Спас его отец, вовремя вспомнивший о сыне. Он подхватил Ремуса и поспешил увести его, так как они итак уже запаздывали к ужину. За месяц Ремус прочитал почти все учебники, что были куплены для школы, восхищаясь новыми знаниями. Первого сентября он поднялся в шесть утра, не в силах унять волнение. Он приготовил для родителей завтрак (самому кусок в горло не лез), десять раз перепроверил чемодан, не забыл ли чего. Ну и под конец он просто сидел на кровати и думал. Он думал о школе, о себе…
Ремус думал, что лучше ему стать одиночкой, никого к себе не подпускать. Это странно, это сложно, но это безопасно. И для него, и для остальных.
Но какая ирония! Уже в поезде к нему подсели сперва незнакомый тогда мальчишка, потом мальчик из магазина «Всё для квиддича» по имени Джеймс и, наконец, паренёк из «Флориш и Блоттс» со странным именем Сириус.
После в их купе заглянула весьма странная пара: рыжая девочка, с которой Ремус столкнулся в Косой Аллее и тощий болезненного вида мальчишка с чёрными сальными волосами и крючковатым носом. Сириус и Джеймс едва не подрались с этим бедолагой, но Лили успела его увести, обругав заодно обоих дураков.
Всё по той же иронии четверых мальчишек из одного купе отправили на один факультет Гриффиндор. Уже тогда Ремус понимал, что не сможет долго держаться от них подальше. Он буквально за голову хватался: Джеймс и Сириус были такими задорными, дружелюбными, оптимистичными, вечно и заразительно смеющимися. Но самое страшное — через месяц после начала учёбы мальчишки поставили себе цель: подружиться с Ремусом во что бы то ни стало. И чёрт возьми! Им это удалось!
С каждым месяцем их дружба крепла, Ремус был с ними почти счастлив. Только в полнолуния, сидя в Визжащей хижине, мальчик понимал, что он обязан остановиться, разорвать дружбу, во что бы то ни стало, как больно ни было бы. Но после того, как он усталый и обессиленный выходил из больничного крыла, когда в башне Гриффиндора его встречали счастливые улыбчивые друзья, его решимость улетучивалась, словно влага на раскалённой сковородке.
А ведь он им врал! Он говорил, что болеет мать, что его срочно вызывают родители, что… Боже, да сколько же вранья было! А они… друзья даже писали для него конспекты по Истории Магии, на которой все трое безбожно спали! Со стороны Джеймса и Сириуса (Особенно Сириуса!) это был настоящий подвиг! Ну, а когда Ремус по-настоящему слёг в больничное крыло с болезнью, Мародёров было не оттащить от его кровати — они сидели, болтали, приносили Ремусу горы шоколада, книги, учебники, рассказывали о том, что прошли за день и как они наваляли слизеринцам!

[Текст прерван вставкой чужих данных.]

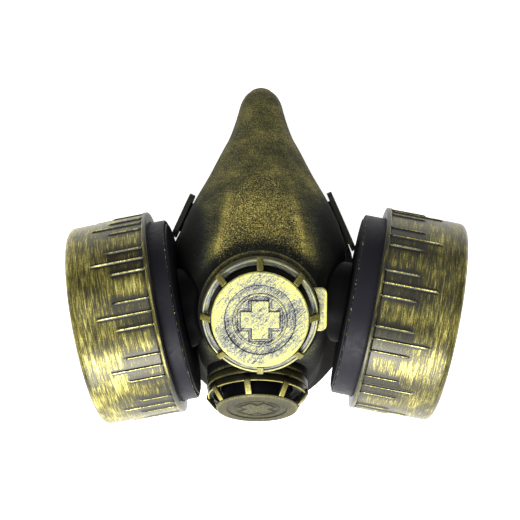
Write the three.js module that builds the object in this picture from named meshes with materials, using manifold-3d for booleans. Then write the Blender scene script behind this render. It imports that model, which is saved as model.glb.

Ремус никогда в жизни не был так счастлив, как тогда.
И вот теперь… Конечно, могло быть всё гораздо, гораздо хуже. Могла, например, зайти Кэтрин. Она бы не поняла. Или Северус Снейп. О… он был бы счастлив, если бы Ремуса выгнали из школы, если бы он стал всеобщим изгоем. Или ещё кто-нибудь из учеников мог прийти. Но Ремус не хотел, чтобы случилось именно так. Он хотел сам ей рассказать курсе на пятом-шестом. Или чтобы она сама пришла к такому выводу, а не застукала его в больничном крыле, когда он беспомощен, слаб. «Всё должно быть иначе… Не так, не так, не так!» — снова и снова думал он, ворочаясь в постели. Мерлин! Кровать казалась ему каменной, одеяло давило тяжким грузом. Внезапно дверь приоткрылась, в щёлку шагнула Марисса, закрыв за собой створку. Она, молча, подошла к нему, села на его кровать. Какое-то время Ремус ловил её взгляд, гадая, что же она думает теперь. Но девочка, хмурясь, смотрела перед собой, синие глаза были задумчивы. Ремус предпочёл бы провалиться сквозь землю! Но пока он мог лишь натянуть на голову одеяло и надеяться на лучшее. О чём она думает? Что собирается сказать? Она злится? Презирает его? Подбирает слова, чтобы попрощаться? Или обнадёжить? Или её заставили сюда прийти, и теперь девочка перебарывала своё отвращение? О, Мерлин, почему она молчит? Это молчание было ему в тягость. — Неужели ты действительно думал, что я перестану с тобой общаться после такого? — заговорила, наконец, она. От неожиданности Ремус вздрогнул.
Он ожидал чего угодно, но не таких слов. В её голосе были обида, возмущение и упрёк, но ни капли отвращения или страха.
— Вылезти не хочешь? — Ремус не ответил, в горле встал ком. — Как хочешь.